CO 07/422 aims to align the policy in relation to on-market buy-backs by schemes listed on the Australian Stock Exchange (the ASX) with the arrangements in place for listed companies. According to ASIC, the policy objectives behind additional restrictions on buy-backs by non-liquid managed investment schemes are less relevant for listed schemes because members are able to liquidate their investment at any time by selling their interests on the ASX.

What changes were made to the proposed policy?

The provisions of CO 07/422 differ from the policy that was proposed by ASIC in its consultation paper, dated 19 December 2006, in the following ways:

  • class order relief is limited to managed investment schemes with one class of interests. ASIC will consider relief for schemes with multiple classes of interests on a case-by-case basis because there is a risk that on-market buy-backs by these schemes may not be fair to all members and may dilute the value of another class's interests;
  • the period of notice that must be given before commencing buy-backs that do not require member approval has been reduced from 21 to 14 days under CO 07/422. This is consistent with the on-market share buy-back requirements under s257F(1) of the Corporations Act; and
  • the method for determining the buy-back price will not need to be specified in the scheme's constitution. CO 07/422 aligns provisions in relation to listed managed investment schemes with arrangements in place for listed companies by requiring the responsible entity to comply with ASX Listing Rules in relation to the buy-back as if the scheme were a listed company. ASX Listing Rules place restrictions on the buy-back price and require the scheme's interests to have traded on the ASX on at least five days in the three months before the buy-back.

What schemes does the relief apply to?

Relief under CO 07/422 applies to a purchase by the responsible entity of a listed managed investment scheme (including schemes that form part of a listed stapled group) of interests in that scheme, where:

  • the purchase price is paid out of scheme property;
  • the purchase is made in the course of ordinary trading on the ASX; and
  • the scheme does not have more than one class of interests.

Relief for schemes with multiple classes of interests or for schemes listed on other financial markets will be considered by ASIC on a case-by-case basis.
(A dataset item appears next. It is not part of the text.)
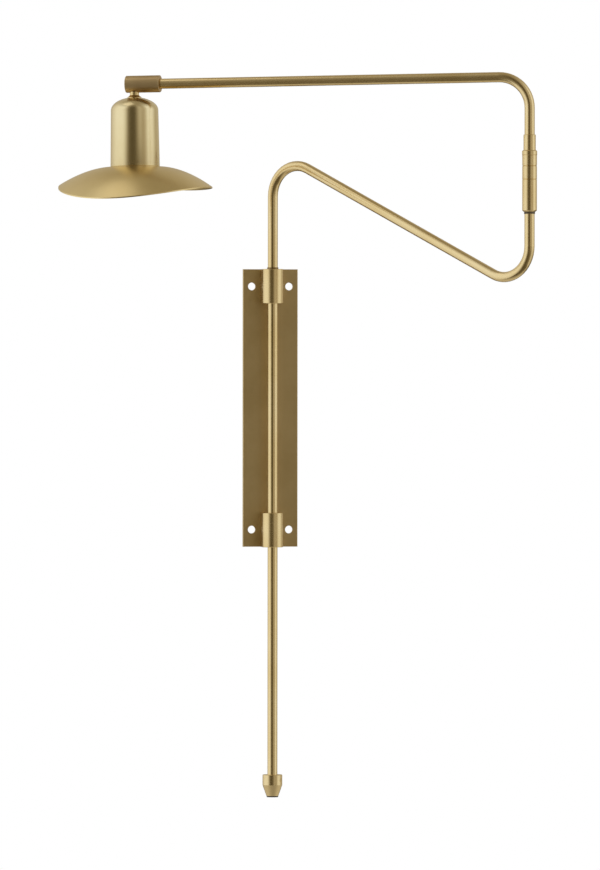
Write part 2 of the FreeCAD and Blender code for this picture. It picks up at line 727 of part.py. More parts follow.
def make_elbow_spindle():
    """The hollow spindle with its groove, spring washer, circlip and stop pin."""
    low = bearing_bottom - dims.spindle_tail
    clip_top = bearing_bottom - dims.seat_gap - dims.washer_thick
    clip_low = clip_top - dims.washer_thick
    groove = dims.spindle_radius - dims.clip_groove
    outer = dims.spindle_radius
    bore = dims.spindle_bore
    on_upper_leg(turned("elbow_spindle", [
        (bore, low), (outer, low), (outer, clip_low), (groove, clip_low), (groove, clip_top),
        (outer, clip_top), (outer, spindle_top), (bore, spindle_top)]))
    rim = bush_outer + dims.clip_groove
    on_upper_leg(tube_ring("elbow_spring_washer", rim, outer, clip_top, bearing_bottom - dims.seat_gap))
    on_upper_leg(tube_ring("elbow_circlip", rim, groove, clip_low, clip_top))
    pin_height = low + dims.grub_radius
    pin_end = dims.socket_bore - dims.edge_break
    pin_body = turned("elbow_stop_pin", [
        (outer, 0), (outer, dims.stop_radius), (pin_end, dims.stop_radius), (pin_end, 0)], "H_Axis")
    place(pin_body, (elbow_x, elbow_y, pin_height), dims.upper_turn)


def upper_path(start, end_x):
    return [(0, start), (0, dims.upper_corner),
            (end_x * cosine(dims.droop), dims.upper_corner - end_x * sine(dims.droop))]


def make_upper_tube():
    start = collar_top - dims.tube_seat
    tube_end = shoulder_x - dims.seat_gap
    on_upper_leg(bent_tube("upper_tube", upper_path(start, tube_end), dims.tube_radius, tube_bore))
    lead_end = dims.upper_reach - 2
    on_upper_leg(bent_tube("upper_lead", upper_path(start - dims.tube_seat, lead_end), dims.lead_radius))


def make_arm_end():
    """The hollow nut in the arm's end, which holds the knuckle through a spring washer."""
    wash = shoulder_x + dims.seat_gap
    flange = wash + dims.washer_thick
    face = flange + dims.arm_nut_thick
    rim = dims.coupler_bore - dims.edge_break
    spigot = dims.upper_reach
    on_upper_run(turned("arm_end_nut", [
        (spigot, dims.spindle_bore), (spigot, tube_bore), (flange, tube_bore), (flange, rim),
        (face, rim), (face, dims.spindle_bore)], "H_Axis"))
    on_upper_run(turned("knuckle_spring_washer", [
        (wash, tube_bore), (wash, rim), (flange, rim), (flange, tube_bore)], "H_Axis"))


def make_upper_arm():
    make_elbow_head()
    make_elbow_spindle()
    make_upper_tube()
    make_arm_end()


# ---------------------------------------------------------------- knuckle

def make_knuckle():
    """The barrel that turns about the arm's end, its end cap, and the seat for the neck."""
    bore = dims.tube_radius + dims.running_gap
    start = dims.upper_reach
    cap_face = coupler_end - dims.end_cap_thick
    body = turned("knuckle_barrel", [
        (start, bore), (start, dims.coupler_radius), (cap_face, dims.coupler_radius),
        (cap_face, dims.coupler_bore), (shoulder_x, dims.coupler_bore), (shoulder_x, bore)], "H_Axis")

    def tube_end_rim(edge):
        curve = edge.Curve
        round_rim = isinstance(curve, Part.Circle) and abs(curve.Radius - dims.coupler_radius.value) < 0.01
        return round_rim and abs(curve.Center.x - start.value) < 0.01
    break_edges(body, tube_end_rim, dims.edge_break)
    cut_round(body, "nut_pocket", "XY_Plane", (neck_x, 0), dims.pocket_radius, pocket_bottom,
              dims.pocket_radius - pocket_bottom)
    cut_round(body, "neck_seat", "XY_Plane", (neck_x, 0), dims.neck_radius + dims.running_gap,
              coupler_under, dims.neck_seat)
    cut_round(body, "stem_hole", "XY_Plane", (neck_x, 0), dims.stem_radius + dims.running_gap,
              seat_face, dims.pocket_floor)
    on_upper_run(body)
    spigot = cap_face - dims.end_cap_spigot
    cap = turned("knuckle_end_cap", [
        (spigot, 0), (spigot, dims.coupler_bore), (cap_face, dims.coupler_bore),
        (cap_face, dims.coupler_radius), (coupler_end, dims.coupler_radius), (coupler_end, 0)], "H_Axis")

    def face_rim(edge):
        curve = edge.Curve
        return isinstance(curve, Part.Circle) and abs(curve.Center.x - coupler_end.value) < 0.01
    break_edges(cap, face_rim, dims.edge_break)
    on_upper_run(cap)


# ---------------------------------------------------------------- head

def make_neck():
    """The turned neck with its hollow stem, the nut in the knuckle and the nut in the cup."""
    low = holder_top_z - dims.holder_roof
    washer_low = pocket_bottom + dims.seat_gap
    washer_high = washer_low + dims.stem_washer_thick
    nut_top = washer_high + dims.stem_nut_height
    high = nut_top + dims.edge_break
    waist = coupler_under - dims.neck_length / 2
    foot_top = neck_foot + dims.edge_break
    top = seat_face - dims.seat_gap
    body = turned("neck_stem", [
        (dims.stem_bore, low), (dims.stem_radius, low), (dims.stem_radius, neck_foot),
        (dims.neck_flare, neck_foot), (dims.neck_flare, foot_top), (dims.neck_radius, waist),
        (dims.neck_radius, top), (dims.stem_radius, top), (dims.stem_radius, high),
        (dims.stem_bore, high)])
    at_neck(body)
    rim = dims.pocket_radius - dims.nut_room
    at_neck(tube_ring("stem_washer", rim, dims.stem_radius, washer_low, washer_high))
    half_flats = rim * 0.86
    at_neck(hexagon_nut("stem_nut", half_flats, dims.stem_radius, washer_high, nut_top))
    locknut_half = dims.stem_radius + dims.locknut_rim
    at_neck(hexagon_nut("cup_locknut", locknut_half, dims.stem_radius, crown_under - dims.locknut_height,
                        crown_under))
    at_neck(rod("head_lead", dims.stem_bore - dims.edge_break, low - dims.holder_roof, high))


def make_socket_cup():
    """The cup: a low cone with a rounded shoulder on a slightly flared cylinder, open below."""
    top = neck_foot
    shoulder = top - dims.cup_crown
    wall = dims.cup_wall
    outer = dims.cup_radius
    inner = outer - wall
    body = turned("socket_cup", [
        (dims.stem_radius, top), (dims.neck_flare, top), (outer, shoulder), (hub_radius, cup_edge),
        (hub_radius - wall, cup_edge), (inner, shoulder - wall), (dims.neck_flare, top - wall),
        (dims.stem_radius, top - wall)])
    round_edges(body, circle_at(outer, shoulder), dims.cup_round)
    round_edges(body, circle_at(inner, shoulder - wall), dims.cup_round - wall)
    at_neck(body)


def make_lampholder():
    """Insulating base and skirt, brass screw shell and centre contact, hung on the neck's stem."""
    outer = dims.holder_radius
    bore = dims.holder_bore
    roof = holder_top_z - dims.holder_roof
    skirt_top = roof - dims.holder_slope
    wall = outer - bore
    at_neck(turned("lampholder_base", [
        (dims.stem_radius, holder_top_z), (bore, holder_top_z), (outer, holder_top_z - dims.holder_hip),
        (outer, skirt_top), (bore, skirt_top), (bore - wall, roof), (dims.stem_radius, roof)]))
    at_neck(tube_ring("lampholder_skirt", outer, bore, holder_mouth, skirt_top))
    shell_low = holder_mouth + dims.shell_depth
    shell_high = shell_low + dims.shell_length
    bead_low = shell_low + dims.shell_lip
    bead_high = shell_high - dims.shell_lip
    waist = dims.shell_bore + dims.shell_wall
    at_neck(turned("lampholder_shell", [
        (dims.shell_bore, shell_low), (bore, shell_low), (bore, bead_low), (waist, bead_low),
        (waist, bead_high), (bore, bead_high), (bore, shell_high), (dims.shell_bore, shell_high)]))
    disc_low = shell_high + dims.contact_disc
    disc_high = disc_low + dims.contact_disc
    tip = disc_low - dims.contact_drop
    at_neck(turned("lampholder_contact", [
        (0, tip), (dims.contact_radius, tip), (dims.contact_radius, disc_low), (bore, disc_low),
        (bore, disc_high), (0, disc_high)]))


def brim_height(radius, angle):
    """Top face of the dish: a curve falling outwards, waved and dipped towards its edge."""
    share = (radius - hub_radius.value) / (dims.shade_radius.value - hub_radius.value)
    curve = max(share, 0.0) ** dims.shade_curve.value
    wave = dims.brim_wave.value * math.cos(2 * (angle - math.radians(dims.brim_wave_turn.value)))
    dip = dims.brim_dip.value * math.cos(angle - math.radians(dims.brim_dip_turn.value))
    return cup_edge.value + curve * (wave - dip - dims.shade_drop.value)


def dish_section(angle):
    """The sheet's section in the plane at one angle: top curve, rim, under curve, hub."""
    hole = dims.holder_radius.value + dims.running_gap.value
    flange = hub_radius.value
    rim = dims.shade_radius.value
    wall = dims.shade_wall.value
    stations = 7
    radii = [flange + (rim - flange) * i / (stations - 1) for i in range(stations)]

    def at(radius, height):
        return FreeCAD.Vector(radius * math.cos(angle), radius * math.sin(angle), height)
    over = [at(r, brim_height(r, angle)) for r in radii]
    under = [at(r, brim_height(r, angle) - wall) for r in reversed(radii)]
    top_curve = Part.BSplineCurve()
    top_curve.interpolate(over)
    under_curve = Part.BSplineCurve()
    under_curve.interpolate(under)
    hub_top = at(hole, cup_edge.value)
    hub_low = at(hole, cup_edge.value - wall)
    return Part.Wire([
        Part.LineSegment(hub_top, over[0]).toShape(), top_curve.toShape(),
        Part.LineSegment(over[-1], under[0]).toShape(), under_curve.toShape(),
        Part.LineSegment(under[-1], hub_low).toShape(), Part.LineSegment(hub_low, hub_top).toShape()])


def make_shade_dish():
    """The dish, bent like a hat's brim: sections all the way round, lofted into one closed sheet."""
    turns = 24
    sections = [dish_section(math.radians(360.0 * i / turns)) for i in range(turns)]
    dish = doc.addObject("Part::Feature", "shade_dish")
    dish.Label = "shade_dish"
    dish.Shape = Part.makeLoft(sections, True, False, True)
    NODES.append(dish)
    at_neck(dish)


def make_shade_ring():
    """The threaded ring on the lampholder that holds the dish against the cup."""
    top = cup_edge - dims.shade_wall
    low = top - dims.shade_ring_height
    outer = dims.holder_radius + dims.ring_reach
    body = tube_ring("shade_ring", outer, dims.holder_radius, low, top)
    break_edges(body, circle_at(outer, low), dims.edge_break)
    at_neck(body)


def make_head():
    make_neck()
    make_socket_cup()
    make_lampholder()
    make_shade_dish()
    make_shade_ring()


# ---------------------------------------------------------------- build, check and write

def check_document():
    """Every object must be sound, and every piece a valid solid."""
    for item in doc.Objects:
        for bad in ("Invalid", "Error"):
            if bad in item.State:
                raise ValueError("%s is %s" % (item.Name, bad))
    for node in NODES:
        if node.Shape.isNull() or not node.Shape.isValid() or not node.Shape.Solids:
            raise ValueError("%s has no sound solid" % node.Label)


def write_parts():
    os.makedirs("parts", exist_ok=True)
    for node in NODES:
        node.Shape.exportStep(os.path.join("parts", node.Label + ".step"))


make_wall_bracket()
make_bushes()
make_lower_arm()
make_upper_arm()
make_knuckle()
make_head()
doc.recompute()
check_document()
write_parts()
print("%d pieces written" % len(NODES))
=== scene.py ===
import json
import math
import bmesh
import bpy
from mathutils import Matrix, Vector


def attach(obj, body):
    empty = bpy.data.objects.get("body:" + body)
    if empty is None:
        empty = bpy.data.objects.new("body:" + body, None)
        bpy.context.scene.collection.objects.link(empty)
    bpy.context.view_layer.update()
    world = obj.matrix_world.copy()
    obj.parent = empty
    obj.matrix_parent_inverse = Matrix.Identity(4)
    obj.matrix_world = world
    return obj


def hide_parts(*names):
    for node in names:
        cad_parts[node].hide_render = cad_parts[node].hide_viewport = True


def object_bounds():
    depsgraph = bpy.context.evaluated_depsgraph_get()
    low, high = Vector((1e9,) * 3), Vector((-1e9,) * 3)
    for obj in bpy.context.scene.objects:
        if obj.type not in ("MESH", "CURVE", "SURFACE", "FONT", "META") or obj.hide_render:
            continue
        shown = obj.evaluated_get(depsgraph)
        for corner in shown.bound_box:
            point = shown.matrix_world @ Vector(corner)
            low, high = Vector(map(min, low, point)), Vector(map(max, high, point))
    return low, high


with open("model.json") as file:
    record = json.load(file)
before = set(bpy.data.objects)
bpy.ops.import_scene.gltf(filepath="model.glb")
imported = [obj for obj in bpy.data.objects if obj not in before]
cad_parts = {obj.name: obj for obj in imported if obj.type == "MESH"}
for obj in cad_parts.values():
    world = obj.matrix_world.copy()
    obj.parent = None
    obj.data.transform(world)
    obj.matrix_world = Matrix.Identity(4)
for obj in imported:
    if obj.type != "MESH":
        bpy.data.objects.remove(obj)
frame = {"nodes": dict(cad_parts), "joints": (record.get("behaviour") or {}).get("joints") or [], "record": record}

CAD_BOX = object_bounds()
RECORD = frame["record"]
JOINTS = {joint["name"]: joint for joint in frame["joints"]}

# ---------------------------------------------------------------- view
# The lamp seen from far away, a little from its left and nearly level.
VIEW_TURN = math.radians(-7.5)
VIEW_LIFT = math.radians(0.6)
VIEW_ROLL = math.radians(0.05)
VIEW_DISTANCE = 7.0
VIEW_TARGET = Vector((0.02754, -0.023, -0.02686))
VIEW_HEIGHT = 0.870
VIEW_REACH = 100.0
SENSOR_HEIGHT = 36.0
LENS = SENSOR_HEIGHT * VIEW_DISTANCE / VIEW_HEIGHT


def deselect_all():
    """Leaves nothing selected, so that an operator acts on its own piece alone."""
    bpy.ops.object.select_all(action="DESELECT")


def make_camera():
    """The camera, far off with a long lens, so that the lamp is drawn almost without perspective."""
    back = Vector((math.sin(VIEW_TURN) * math.cos(VIEW_LIFT),
                   -math.cos(VIEW_TURN) * math.cos(VIEW_LIFT), math.sin(VIEW_LIFT)))
    data = bpy.data.cameras.new("camera")
    data.sensor_fit = "VERTICAL"
    data.sensor_height = SENSOR_HEIGHT
    data.lens = LENS
    data.clip_end = VIEW_REACH
    camera = bpy.data.objects.new("camera", data)
    bpy.context.scene.collection.objects.link(camera)
    look = (-back).to_track_quat("-Z", "Y").to_matrix().to_4x4()
    camera.matrix_world = Matrix.Translation(VIEW_TARGET + back * VIEW_DISTANCE) @ look
    camera.matrix_world = camera.matrix_world @ Matrix.Rotation(VIEW_ROLL, 4, "Z")
    bpy.context.scene.camera = camera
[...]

In deciding whether relief should be granted to schemes that are listed on other financial markets, ASIC will take into account the financial market's operating rules, the level of market liquidity and trading volumes of interests in the scheme.

What are the conditions of relief?

The conditions of relief under CO 07/422 are:

  • The power to buy back interests must be specified in the scheme's constitution.
  • The buy-back must be carried out in the ordinary course of trading on the ASX. A responsible entity must not purchase interests through special or priority crossings when carrying out an on-market buy-back.
  • The responsible entity must comply with the ASX Listing Rules as if the scheme were a listed company. The ASX Listing Rules prevent the responsible entity from setting a buy-back price that is more than five per cent above the average market price of the interests. The average market price is calculated over the last five days on which sales in the interests were recorded. In addition, ongoing market disclosure must be made to the ASX and transactions in the scheme's interests must have been recorded on the ASX on at least five days in the three months before the buy-back.
  • The responsible entity must document any discretions it exercises in setting the buy-back price. When exercising a pricing discretion, the responsible entity must either follow its documented pricing policy or prepare a document that, among other things, explains why the exercise of the discretion was reasonable. The policy or document must be kept for seven years after it ceases to be current.
  • Member approval is required if buy-backs exceed the 10/12 limit. If the responsible entity wishes to buy back more than 10 per cent of the smallest number, at any time during the past 12 months, of interests in the scheme (the 10/12 limit), it must obtain member approval for the proposed buy-back. A proposed buy-back would exceed the 10/12 limit if the number of bought-back interests in the past 12 months and the number of interests proposed to be bought back would exceed the 10/12 limit. Approval by ordinary resolution at a members' meeting can be obtained up to 12 months before the buy-back. A statement setting out all information known to the responsible entity that is material to the voting decision must be included with the notice of meeting. If an event occurs in the 12 months after members approve the buy-back that makes any previously disclosed information misleading or deceptive, the responsible entity can no longer rely on that approval to carry out the buy-back.
  • Buy-backs within the 10/12 limit must not commence until at least 14 days after the ASX notice. The responsible entity must give a notice to the ASX disclosing its intention to buy back within the 10/12 limit, the source of funds for the buy-back and the number of interests in the scheme held by the responsible entity or its associates. The responsible entity must commence buying back interests by the date specified in the notice or, if no date is specified, within two months of the date of the notice. Buy-backs must only occur within the 12-month period from the date of the notice, unless a further notice disclosing the responsible entity's intention to continue buying back interests is given to the ASX. If an event occurs in the 12 months after the ASX is notified of the buy-back that makes any previously disclosed information misleading or deceptive, the responsible entity can no longer rely on that notice to carry out the buy-back.
  • The buy-back must not materially prejudice the responsible entity's ability to pay its creditors.
  • Interests that are bought back must not be disposed of and must be cancelled immediately after registration of the transfer.

What are the consequences of non-compliance?

ASIC will review certain documents relating to buy-backs by listed managed investment schemes in response to complaints or as part of surveillance activities. If a responsible entity fails to comply with the requirements for carrying out on-market buy-backs, it will breach the Corporations Act as modified by CO 07/422.

ASIC may take the following actions in relation to any non-compliance:

  • requesting the responsible entity to take remedial action;
  • taking civil or criminal action against the responsible entity or the officers involved; or
  • applying to the Takeovers Panel.